令和版「忠臣蔵」新旧豪華共演のドライブ感 12年ぶり歌舞伎座で通し上演
3月の歌舞伎座は2013年以来、12年ぶりの『仮名手本忠臣蔵』の通し上演。しかも主要な役がダブルキャストなので、昼夜.4回見る観客も多そうだ。というわけで満席となり、いつもは空いている男性トイレも、筋書き売り場も行列ができていた。このところ新作が続いていたが、そのときとは客層がかなり違う。
5月に菊五郎襲名を控えている菊之助にとっては、「菊之助としての最後の舞台」でもあり、菊五郎家に代々伝わる判官と勘平を、勘九郎と競った。2人とも6代目菊五郎のひ孫にあたるが、資質は異なる。現時点では、判官は菊之助、勘平は勘九郎のほうが合っているように見えた。

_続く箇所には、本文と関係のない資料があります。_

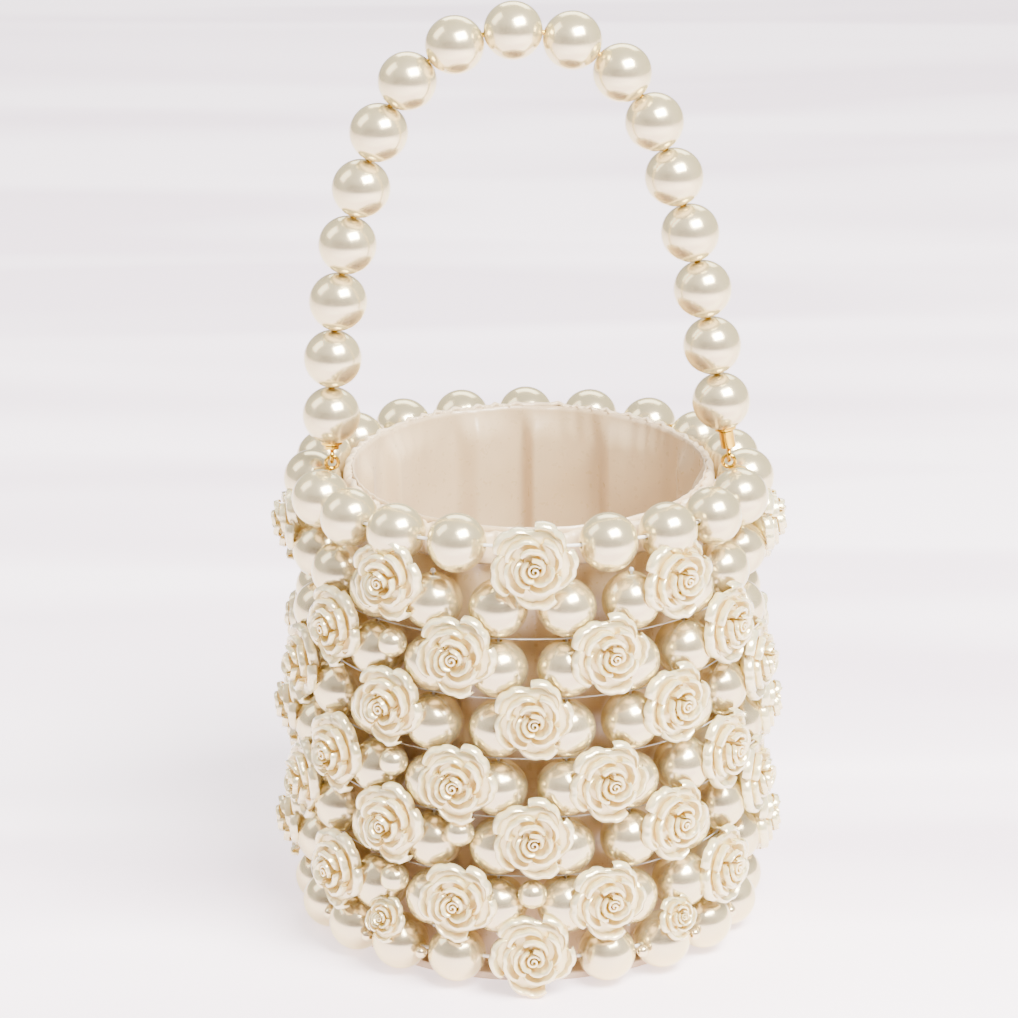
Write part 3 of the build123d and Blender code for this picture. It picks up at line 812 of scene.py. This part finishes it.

いずれにしろ、これから20年.30年と、この2人の判官と勘平を見ることになるわけで、どう進化・深化していくのか楽しみだ。
菊之助の他、松緑、松也、右近、彦三郎、亀蔵と音羽屋一門の活躍が目立つのは、菊五郎の育て方がうまいからか。
その菊五郎は、めったに出てこない服部逸郎の役。最後に5分くらい出るだけだが、堂々たるもので、全部持って行く感じ。この菊五郎の前では、仁左衛門すら小さく見えてしまう。